WORK REQUIRED.
Write out every line of the material exactly as it appears.

---

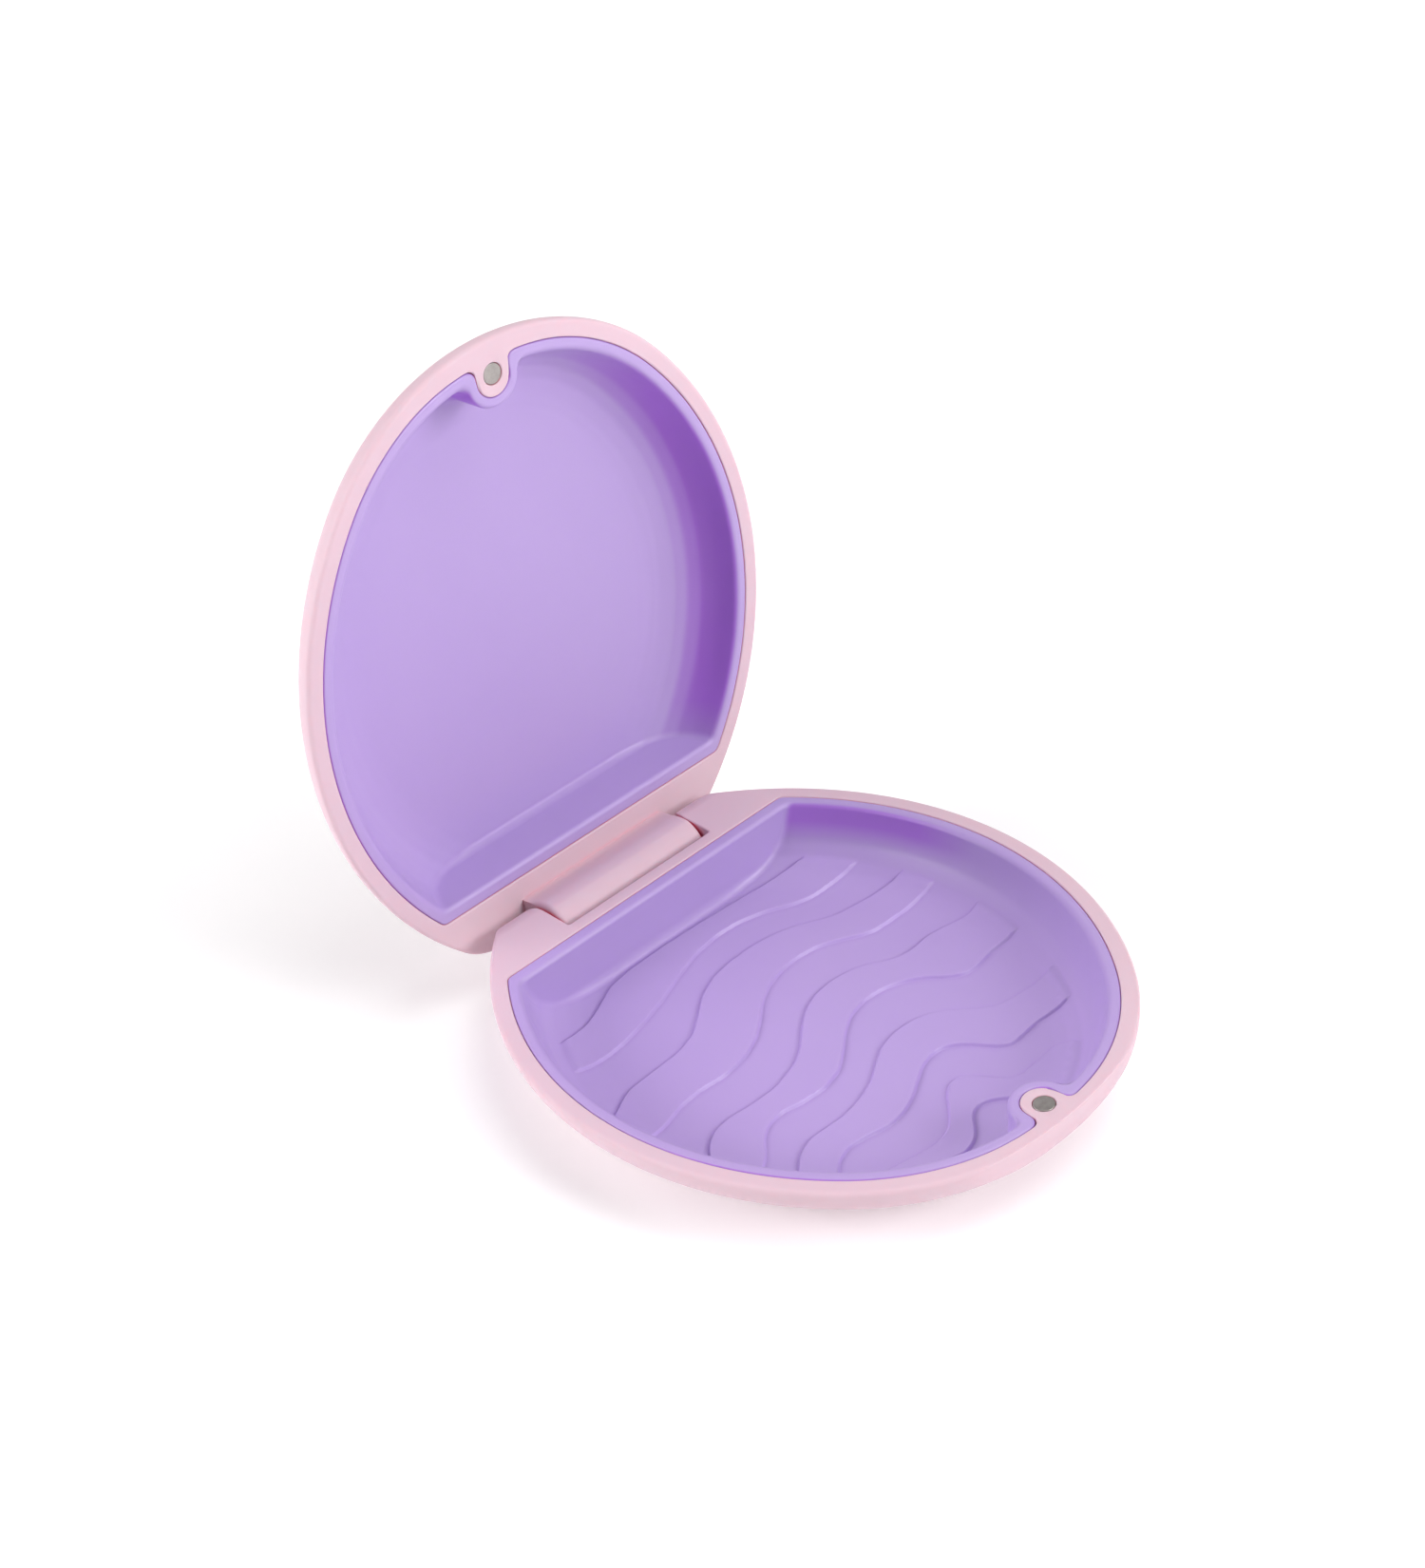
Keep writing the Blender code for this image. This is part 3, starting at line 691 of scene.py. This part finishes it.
def tab_outline():
    """(f, depth below the parting plane): the barrel about the pin, the nose, and the hollow back to the lid's rim."""
    points = [(LID_BACK_F + 0.55, -2.5), (LID_BACK_F + 0.45, 0.3), (-BARREL_R * 0.93, 3.2)]
    for a in np.radians(np.linspace(170, 100, 14)):
        points.append((BARREL_R * math.cos(a), AXIS_DEPTH + BARREL_R * math.sin(a)))
    points += [(0.4, AXIS_DEPTH + 2.02), (1.0, AXIS_DEPTH + 2.3), (1.5, AXIS_DEPTH + 2.62), (1.62, AXIS_DEPTH + 3.0), (1.66, AXIS_DEPTH + 4.9)]
    low_a, high_a = 70.0, math.degrees(math.acos(NOSE_TOP / NOSE_R))
    for a in np.radians(np.linspace(low_a, high_a + 1.5, 20)):
        points.append((NOSE_R * math.cos(a), AXIS_DEPTH + NOSE_R * math.sin(a)))
    points.append((NOSE_TOP - 0.005, AXIS_DEPTH + 1.25))
    points.append((NOSE_TOP, AXIS_DEPTH + 0.95))
    top = AXIS_DEPTH + 0.85
    low = -0.02
    for i in range(1, 26):
        s = i / 26
        ease = s * s * (3 - 2 * s)
        points.append((NOSE_TOP - (NOSE_TOP - TAB_FOOT) * ease, top + (low - top) * (s ** 0.9)))
    for a in np.linspace(0, math.pi / 2, 6)[1:]:
        points.append((TAB_FOOT + 0.22 * (1 - math.cos(a)), low - 0.12 - 0.2 * math.sin(a) + 0.1))
    points.append((TAB_FOOT + 0.25, -2.5))
    return points


def lid_depth(points):
    """(f, depth below the parting plane) to the lid's own depth above its rim."""
    return [(f, -d - RIM_GAP / 2) for f, d in points]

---

SOLUTION TO THIS PROBLEM.
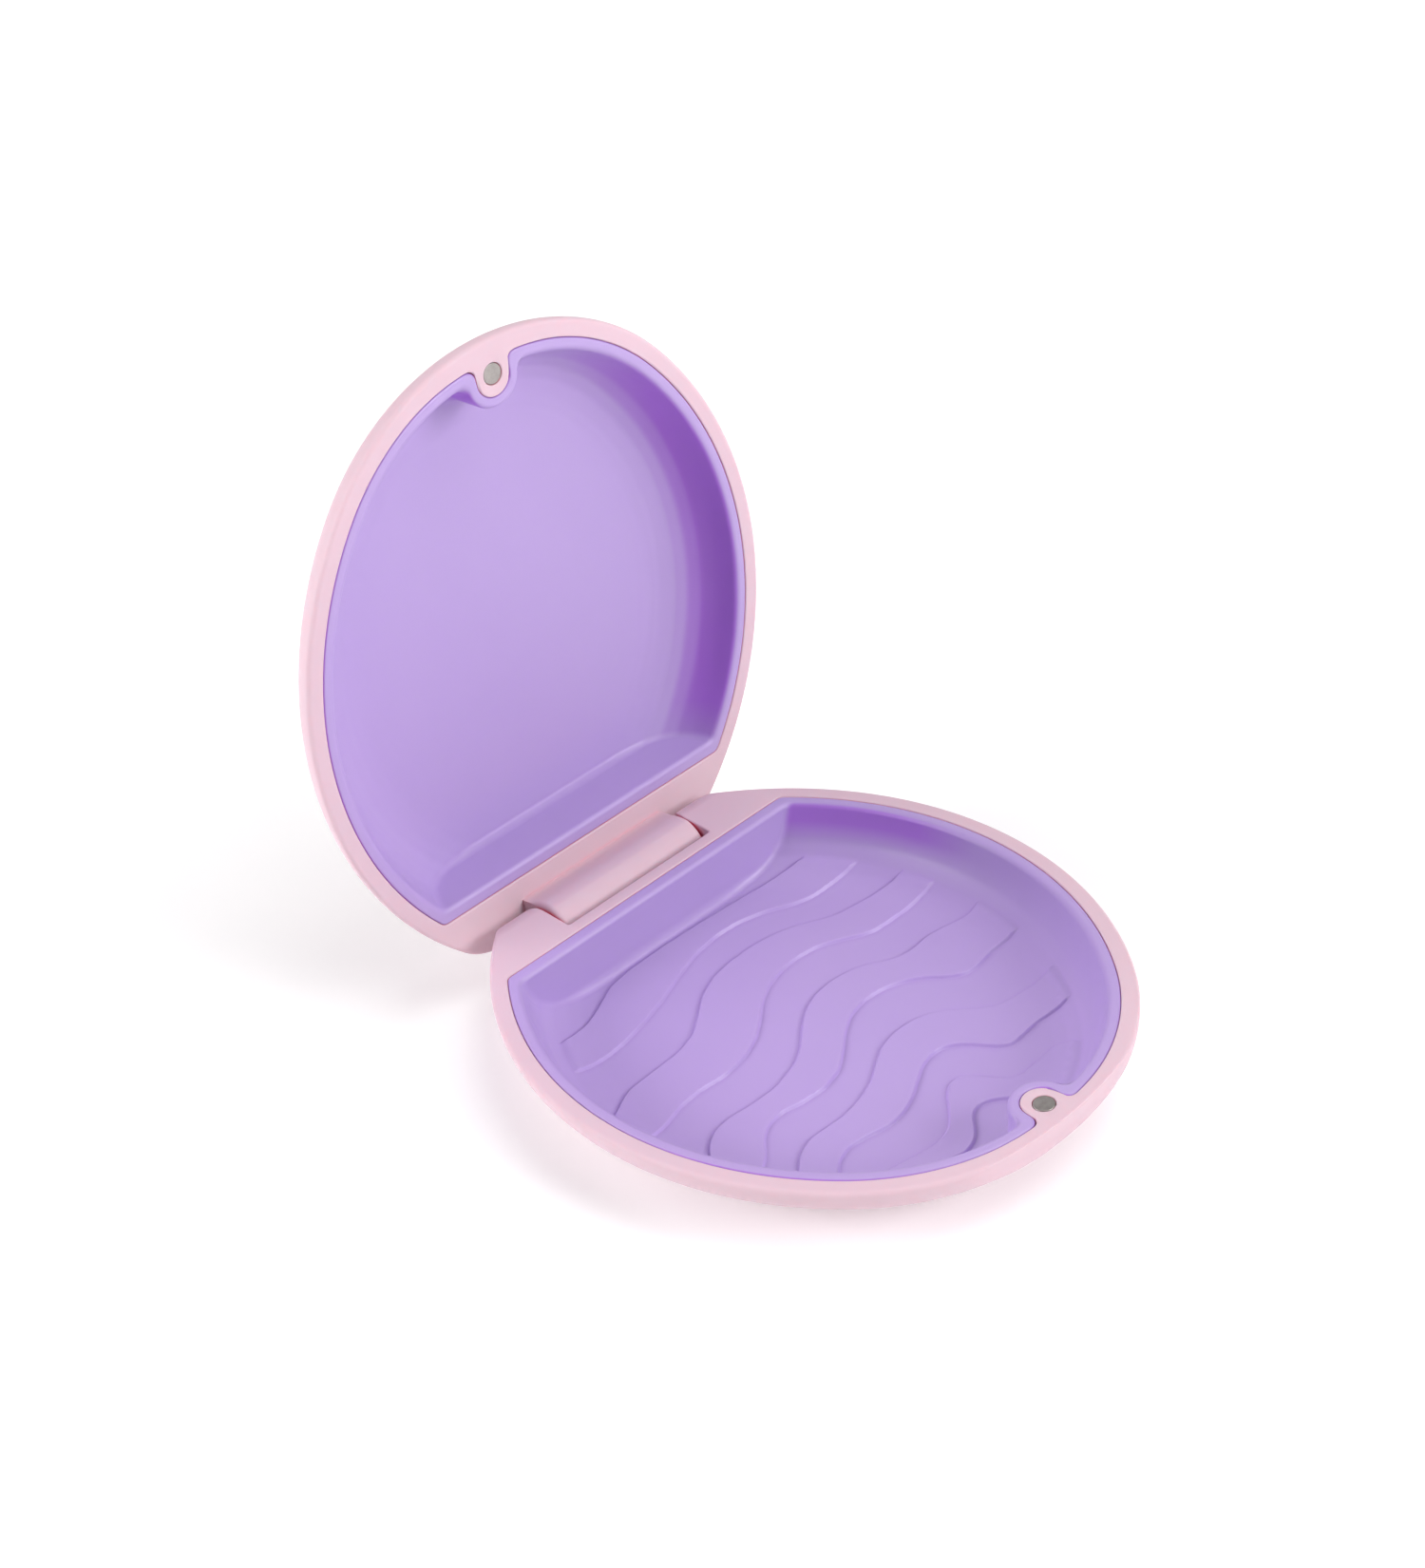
Keep writing the Blender code for this image. This is part 3, starting at line 691 of scene.py. This part finishes it.
def tab_outline():
    """(f, depth below the parting plane): the barrel about the pin, the nose, and the hollow back to the lid's rim."""
    points = [(LID_BACK_F + 0.55, -2.5), (LID_BACK_F + 0.45, 0.3), (-BARREL_R * 0.93, 3.2)]
    for a in np.radians(np.linspace(170, 100, 14)):
        points.append((BARREL_R * math.cos(a), AXIS_DEPTH + BARREL_R * math.sin(a)))
    points += [(0.4, AXIS_DEPTH + 2.02), (1.0, AXIS_DEPTH + 2.3), (1.5, AXIS_DEPTH + 2.62), (1.62, AXIS_DEPTH + 3.0), (1.66, AXIS_DEPTH + 4.9)]
    low_a, high_a = 70.0, math.degrees(math.acos(NOSE_TOP / NOSE_R))
    for a in np.radians(np.linspace(low_a, high_a + 1.5, 20)):
        points.append((NOSE_R * math.cos(a), AXIS_DEPTH + NOSE_R * math.sin(a)))
    points.append((NOSE_TOP - 0.005, AXIS_DEPTH + 1.25))
    points.append((NOSE_TOP, AXIS_DEPTH + 0.95))
    top = AXIS_DEPTH + 0.85
    low = -0.02
    for i in range(1, 26):
        s = i / 26
        ease = s * s * (3 - 2 * s)
        points.append((NOSE_TOP - (NOSE_TOP - TAB_FOOT) * ease, top + (low - top) * (s ** 0.9)))
    for a in np.linspace(0, math.pi / 2, 6)[1:]:
        points.append((TAB_FOOT + 0.22 * (1 - math.cos(a)), low - 0.12 - 0.2 * math.sin(a) + 0.1))
    points.append((TAB_FOOT + 0.25, -2.5))
    return points


def lid_depth(points):
    """(f, depth below the parting plane) to the lid's own depth above its rim."""
    return [(f, -d - RIM_GAP / 2) for f, d in points]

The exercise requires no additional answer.